Smith doesn’t see things that way. His “Hinder the Administration’s Legalization Temptation Act,” or HALT Act, proposed before the administration’s shift on deportations was even announced, would curtail the Department of Homeland Security’s ability to suspend the deportations of undocumented immigrants it decides aren’t a threat to public safety. But the bill would also narrow protections put in place by Republican Congresses that ensure victims of domestic violence won’t be deported if they call the police or seek to leave an abusive situation.
“If Smith’s bill is passed, someone like Rebeca would remain in removal proceedings,” said Jennie Pasquarella, an attorney with the ACLU of Southern California. “That would significantly undermine her ability to cooperate with law enforcement in denouncing her abuser and participating in any criminal case against him.”
Under current law, undocumented immigrants trapped in abusive circumstances have two options. When paired with work authorization, these two processes offer a route to financial independence and deliverance for undocumented immigrants who might otherwise have to continue relying on their abuser:
- The Violence Against Women Act (VAWA) establishes a process by which undocumented women or children can come forward and petition for legal status so that they aren’t forced to stay with an abusive spouse or parent. Undocumented immigrants whose abusive spouse or parent is also not a citizen require deferrals to avoid being deported while their visa petitions are being considered.
- A special type of visa called a U visa allows undocumented immigrants who cooperate with law enforcement against their abusers to obtain work authorization and temporary legal status in the country.
A House Judiciary Committee staffer denied that the HALT Act would have a negative impact on domestic violence victims. But according to attorneys who frequently represent unauthorized immigrant victims of domestic violence, the HALT Act would narrow both these avenues for relief.
The HALT Act would curtail the VAWA process by only allowing deferred action if an individual is to “be tried for a crime, or to be a witness at trial, upon the request of a Federal, State, or local law enforcement agency” or “for any other significant law enforcement or national security purpose.” Undocumented women who were being abused by a spouse who is a citizen are on the fast-track for a green card. But for those married to permanent residents, deferred action is crucial.

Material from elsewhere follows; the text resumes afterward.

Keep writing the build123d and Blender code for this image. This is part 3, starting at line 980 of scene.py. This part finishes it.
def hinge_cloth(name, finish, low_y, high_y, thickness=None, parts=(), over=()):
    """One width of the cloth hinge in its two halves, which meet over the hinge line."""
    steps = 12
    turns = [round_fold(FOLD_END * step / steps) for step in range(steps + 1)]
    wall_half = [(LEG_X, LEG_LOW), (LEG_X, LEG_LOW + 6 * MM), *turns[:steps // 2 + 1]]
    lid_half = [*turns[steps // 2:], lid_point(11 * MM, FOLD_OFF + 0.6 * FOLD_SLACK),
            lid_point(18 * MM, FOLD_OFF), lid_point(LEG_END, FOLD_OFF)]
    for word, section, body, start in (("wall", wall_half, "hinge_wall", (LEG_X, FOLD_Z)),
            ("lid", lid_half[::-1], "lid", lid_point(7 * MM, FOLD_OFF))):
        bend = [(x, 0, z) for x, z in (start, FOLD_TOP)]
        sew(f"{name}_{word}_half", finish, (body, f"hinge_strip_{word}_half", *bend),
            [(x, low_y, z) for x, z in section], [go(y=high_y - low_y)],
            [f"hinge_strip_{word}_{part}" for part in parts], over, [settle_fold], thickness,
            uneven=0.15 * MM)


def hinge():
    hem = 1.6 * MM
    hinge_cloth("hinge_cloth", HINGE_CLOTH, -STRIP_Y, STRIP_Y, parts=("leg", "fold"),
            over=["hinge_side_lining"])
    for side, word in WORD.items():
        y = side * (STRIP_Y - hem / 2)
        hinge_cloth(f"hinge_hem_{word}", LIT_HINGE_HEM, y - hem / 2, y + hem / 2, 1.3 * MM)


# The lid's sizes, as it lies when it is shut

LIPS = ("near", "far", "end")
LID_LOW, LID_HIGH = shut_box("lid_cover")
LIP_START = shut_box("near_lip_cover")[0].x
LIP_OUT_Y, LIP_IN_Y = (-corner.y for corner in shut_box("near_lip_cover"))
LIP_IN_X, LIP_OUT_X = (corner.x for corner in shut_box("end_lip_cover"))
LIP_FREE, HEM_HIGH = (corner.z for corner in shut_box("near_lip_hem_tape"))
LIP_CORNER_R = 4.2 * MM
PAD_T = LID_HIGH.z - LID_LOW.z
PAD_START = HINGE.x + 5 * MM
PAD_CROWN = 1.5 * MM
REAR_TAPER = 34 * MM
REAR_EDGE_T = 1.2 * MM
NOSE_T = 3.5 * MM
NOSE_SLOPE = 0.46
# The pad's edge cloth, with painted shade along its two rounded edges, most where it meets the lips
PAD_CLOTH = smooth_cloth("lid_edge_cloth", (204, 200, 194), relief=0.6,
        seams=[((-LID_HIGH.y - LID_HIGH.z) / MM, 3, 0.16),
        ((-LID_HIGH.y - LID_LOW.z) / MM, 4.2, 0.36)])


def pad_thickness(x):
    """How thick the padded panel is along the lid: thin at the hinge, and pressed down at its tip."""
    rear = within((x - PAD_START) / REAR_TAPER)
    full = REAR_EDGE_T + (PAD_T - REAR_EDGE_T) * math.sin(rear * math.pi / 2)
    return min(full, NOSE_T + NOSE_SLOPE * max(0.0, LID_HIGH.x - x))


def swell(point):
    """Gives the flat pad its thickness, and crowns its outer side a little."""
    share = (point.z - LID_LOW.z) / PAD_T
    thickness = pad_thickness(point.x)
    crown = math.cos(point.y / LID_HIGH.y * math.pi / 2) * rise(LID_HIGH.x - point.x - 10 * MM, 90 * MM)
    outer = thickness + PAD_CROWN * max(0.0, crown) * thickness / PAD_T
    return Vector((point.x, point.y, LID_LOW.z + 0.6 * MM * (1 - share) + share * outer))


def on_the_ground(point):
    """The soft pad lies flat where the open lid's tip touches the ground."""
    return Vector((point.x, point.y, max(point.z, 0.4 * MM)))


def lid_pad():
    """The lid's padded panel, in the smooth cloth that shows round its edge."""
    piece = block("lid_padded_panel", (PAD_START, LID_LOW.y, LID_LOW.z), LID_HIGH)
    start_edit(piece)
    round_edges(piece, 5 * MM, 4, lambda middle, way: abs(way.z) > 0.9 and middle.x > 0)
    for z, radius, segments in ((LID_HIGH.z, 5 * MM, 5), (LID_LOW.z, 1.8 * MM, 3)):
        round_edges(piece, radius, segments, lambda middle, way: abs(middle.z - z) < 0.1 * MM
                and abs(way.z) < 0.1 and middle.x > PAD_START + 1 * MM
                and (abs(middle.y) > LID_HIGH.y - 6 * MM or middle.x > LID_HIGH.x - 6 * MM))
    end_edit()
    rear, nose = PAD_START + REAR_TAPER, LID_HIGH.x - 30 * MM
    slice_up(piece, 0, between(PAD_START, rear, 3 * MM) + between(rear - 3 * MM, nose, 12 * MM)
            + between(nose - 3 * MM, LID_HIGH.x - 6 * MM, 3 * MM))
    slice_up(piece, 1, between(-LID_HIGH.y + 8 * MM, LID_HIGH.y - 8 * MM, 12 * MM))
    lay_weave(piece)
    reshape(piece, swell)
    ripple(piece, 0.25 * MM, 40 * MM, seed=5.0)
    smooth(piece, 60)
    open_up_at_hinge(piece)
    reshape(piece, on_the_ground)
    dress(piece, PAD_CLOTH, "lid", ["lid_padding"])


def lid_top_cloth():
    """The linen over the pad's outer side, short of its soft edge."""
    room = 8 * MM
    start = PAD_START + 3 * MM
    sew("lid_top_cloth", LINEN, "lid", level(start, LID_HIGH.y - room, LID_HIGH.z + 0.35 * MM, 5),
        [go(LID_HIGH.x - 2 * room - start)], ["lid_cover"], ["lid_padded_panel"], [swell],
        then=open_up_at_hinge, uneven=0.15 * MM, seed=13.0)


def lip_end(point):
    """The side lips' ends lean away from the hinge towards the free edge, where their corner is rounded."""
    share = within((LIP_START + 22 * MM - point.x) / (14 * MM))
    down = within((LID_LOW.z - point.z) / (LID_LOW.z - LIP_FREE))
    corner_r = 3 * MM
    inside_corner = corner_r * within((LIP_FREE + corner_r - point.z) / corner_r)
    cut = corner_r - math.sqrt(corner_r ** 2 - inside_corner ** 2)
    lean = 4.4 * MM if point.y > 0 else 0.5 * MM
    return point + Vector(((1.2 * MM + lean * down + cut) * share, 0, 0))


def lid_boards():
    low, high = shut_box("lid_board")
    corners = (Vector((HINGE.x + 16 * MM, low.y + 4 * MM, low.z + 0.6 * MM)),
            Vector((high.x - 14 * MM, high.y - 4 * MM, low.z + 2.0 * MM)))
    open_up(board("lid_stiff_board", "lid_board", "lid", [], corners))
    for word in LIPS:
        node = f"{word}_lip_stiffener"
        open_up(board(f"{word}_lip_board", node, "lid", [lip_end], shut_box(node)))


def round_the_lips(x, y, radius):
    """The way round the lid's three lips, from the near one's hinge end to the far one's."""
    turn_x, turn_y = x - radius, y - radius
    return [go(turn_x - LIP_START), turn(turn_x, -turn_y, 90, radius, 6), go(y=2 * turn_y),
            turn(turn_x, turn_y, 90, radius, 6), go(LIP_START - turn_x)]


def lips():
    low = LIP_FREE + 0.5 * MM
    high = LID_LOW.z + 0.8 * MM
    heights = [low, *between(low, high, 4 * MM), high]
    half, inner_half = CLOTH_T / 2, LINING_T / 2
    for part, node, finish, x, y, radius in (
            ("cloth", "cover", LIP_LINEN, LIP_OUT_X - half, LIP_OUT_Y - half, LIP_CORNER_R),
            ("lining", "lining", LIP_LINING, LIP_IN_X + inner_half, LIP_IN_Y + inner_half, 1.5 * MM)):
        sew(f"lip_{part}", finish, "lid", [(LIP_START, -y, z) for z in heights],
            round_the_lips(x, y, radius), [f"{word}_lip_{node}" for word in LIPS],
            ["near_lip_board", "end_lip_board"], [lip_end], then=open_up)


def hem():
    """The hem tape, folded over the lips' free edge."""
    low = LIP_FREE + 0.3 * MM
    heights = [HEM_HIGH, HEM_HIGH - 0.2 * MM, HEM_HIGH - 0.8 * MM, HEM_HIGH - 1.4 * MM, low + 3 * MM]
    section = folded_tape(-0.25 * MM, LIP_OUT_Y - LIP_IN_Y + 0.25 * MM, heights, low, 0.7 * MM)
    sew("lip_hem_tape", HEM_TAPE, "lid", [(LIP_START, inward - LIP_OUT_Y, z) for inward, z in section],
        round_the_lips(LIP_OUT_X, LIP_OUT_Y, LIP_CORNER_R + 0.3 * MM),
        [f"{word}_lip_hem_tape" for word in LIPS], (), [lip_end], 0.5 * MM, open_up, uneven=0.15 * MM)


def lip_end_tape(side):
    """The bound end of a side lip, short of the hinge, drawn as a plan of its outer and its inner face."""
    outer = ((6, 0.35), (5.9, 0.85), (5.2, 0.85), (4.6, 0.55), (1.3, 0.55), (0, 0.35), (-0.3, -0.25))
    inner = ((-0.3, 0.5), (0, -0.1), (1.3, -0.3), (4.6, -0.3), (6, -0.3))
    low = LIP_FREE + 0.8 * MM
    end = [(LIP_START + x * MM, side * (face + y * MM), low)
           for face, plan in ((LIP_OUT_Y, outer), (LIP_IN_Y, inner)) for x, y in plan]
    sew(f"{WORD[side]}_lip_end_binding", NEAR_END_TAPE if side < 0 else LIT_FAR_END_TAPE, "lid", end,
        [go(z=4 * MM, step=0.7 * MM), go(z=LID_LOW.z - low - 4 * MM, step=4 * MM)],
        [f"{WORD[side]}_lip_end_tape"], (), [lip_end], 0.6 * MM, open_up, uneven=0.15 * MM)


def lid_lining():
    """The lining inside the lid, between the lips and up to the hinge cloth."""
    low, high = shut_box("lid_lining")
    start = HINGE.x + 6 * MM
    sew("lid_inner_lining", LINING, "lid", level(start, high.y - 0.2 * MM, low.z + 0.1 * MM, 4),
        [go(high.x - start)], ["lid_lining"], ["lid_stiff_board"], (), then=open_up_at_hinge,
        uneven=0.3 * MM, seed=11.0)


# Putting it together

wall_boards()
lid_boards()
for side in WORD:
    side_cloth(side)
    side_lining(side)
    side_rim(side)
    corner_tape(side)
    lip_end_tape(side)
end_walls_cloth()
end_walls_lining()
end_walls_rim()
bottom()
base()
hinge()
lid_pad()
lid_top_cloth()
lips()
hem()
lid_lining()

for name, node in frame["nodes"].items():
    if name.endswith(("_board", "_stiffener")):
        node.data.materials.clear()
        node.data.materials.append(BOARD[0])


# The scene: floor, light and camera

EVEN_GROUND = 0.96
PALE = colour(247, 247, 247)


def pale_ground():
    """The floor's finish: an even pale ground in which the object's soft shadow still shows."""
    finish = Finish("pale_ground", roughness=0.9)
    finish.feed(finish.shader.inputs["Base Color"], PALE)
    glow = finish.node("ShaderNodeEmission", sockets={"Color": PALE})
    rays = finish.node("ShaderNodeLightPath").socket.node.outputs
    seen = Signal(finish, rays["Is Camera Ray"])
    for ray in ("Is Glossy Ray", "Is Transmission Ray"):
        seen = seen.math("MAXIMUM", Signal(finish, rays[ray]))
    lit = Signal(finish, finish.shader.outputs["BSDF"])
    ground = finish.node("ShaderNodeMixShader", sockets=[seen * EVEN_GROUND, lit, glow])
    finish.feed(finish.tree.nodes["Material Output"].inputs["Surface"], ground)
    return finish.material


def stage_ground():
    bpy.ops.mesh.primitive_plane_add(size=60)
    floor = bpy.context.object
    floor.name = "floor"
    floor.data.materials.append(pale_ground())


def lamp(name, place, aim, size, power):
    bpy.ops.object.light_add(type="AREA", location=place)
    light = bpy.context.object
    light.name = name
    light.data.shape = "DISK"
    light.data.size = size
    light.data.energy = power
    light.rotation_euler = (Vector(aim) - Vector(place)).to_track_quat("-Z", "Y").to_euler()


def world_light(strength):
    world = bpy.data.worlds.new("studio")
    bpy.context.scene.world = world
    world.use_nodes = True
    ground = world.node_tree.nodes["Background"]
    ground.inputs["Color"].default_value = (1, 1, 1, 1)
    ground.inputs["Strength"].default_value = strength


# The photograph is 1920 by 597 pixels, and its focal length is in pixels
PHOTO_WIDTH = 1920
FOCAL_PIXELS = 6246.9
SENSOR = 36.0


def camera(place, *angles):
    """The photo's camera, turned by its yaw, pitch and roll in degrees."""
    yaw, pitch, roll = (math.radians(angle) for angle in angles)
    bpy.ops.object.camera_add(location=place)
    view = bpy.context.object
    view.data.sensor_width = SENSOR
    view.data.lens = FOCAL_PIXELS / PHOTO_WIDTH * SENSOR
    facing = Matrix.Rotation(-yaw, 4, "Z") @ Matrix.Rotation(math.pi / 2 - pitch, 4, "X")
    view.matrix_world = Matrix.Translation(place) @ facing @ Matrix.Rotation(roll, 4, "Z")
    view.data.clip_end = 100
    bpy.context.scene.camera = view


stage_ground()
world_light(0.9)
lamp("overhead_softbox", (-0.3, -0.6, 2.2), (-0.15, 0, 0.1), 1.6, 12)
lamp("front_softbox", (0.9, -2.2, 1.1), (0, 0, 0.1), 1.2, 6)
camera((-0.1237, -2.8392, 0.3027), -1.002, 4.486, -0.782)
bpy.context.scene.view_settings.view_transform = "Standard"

The U visa avenue would also be significantly narrowed. Although the U visa requires cooperation with law enforcement, the language “significant law enforcement purpose,” according to attorneys who handle such cases, suggests a higher burden than is already in place. “The wording makes it seem narrower, that it’s specific to deferred action for people who need to testify, or for a crime that is still being investigated,” says Anna Ciesielski, an attorney for Immigration Counseling Service in Portland. “If the [abuser] has been convicted, so [the victim] is not needed for the trial, what would the significant law enforcement purpose be?” Indeed, in Rebeca’s case, her ex-boyfriend has already been hemmed up on a drunk-driving manslaughter charge—so her testimony may not even be needed.
The HALT Act doesn’t eliminate U visas themselves. But there is a 10,000 cap on the number of such visas that can be granted every fiscal year, so when the government runs out of visas, people with compelling cases are granted deferred action. A House Judiciary Committee staffer referred to reaching the 10,000 U visa cap as a “hypothetical” situation. In fact, the cap was reached last year, and according to one US Citizenship And Immigration Services official, the agency is on track to reach the cap again. Last year one of Ciesielski’s clients, a teenager who was seeking to escape an abusive household, was given deferred action and was able to stay in the country despite the fact that the U visa cap had been reached. The HALT Act would make that impossible.
“They can’t grant status when they run out of visas,” says Gail Pendleton, the codirector of ASISTA Immigration Assistance. “They can only say you look like you have a good case, here’s some work authorization, and once we have more visas we’ll grant the actual visa.” Likewise, the HALT Act contains an exception for “a humanitarian purpose where the life of the alien is imminently threatened.” But since Gonzales’ ex-boyfriend is in custody, that exception might not apply to her and others in similar situations.
Gonzales, who says she wants to be a lawyer, is currently applying for a U visa. But until then, she’s got a job in retail despite not having work authorization. With a one-year-old child to care for, she has little choice.
Smith and the HALT’s 44 cosponsors know the bill can’t become law as long as Obama is president. But even if it did, the HALT Act has a built in fail-safe: Its interference with discretion on deportations expires on January 21, 2013, the day after the next president is inaugurated.
*”Rebeca Gonzales” is a pseudonym; the woman in question is currently working without authorization, and does not want to alert her employer.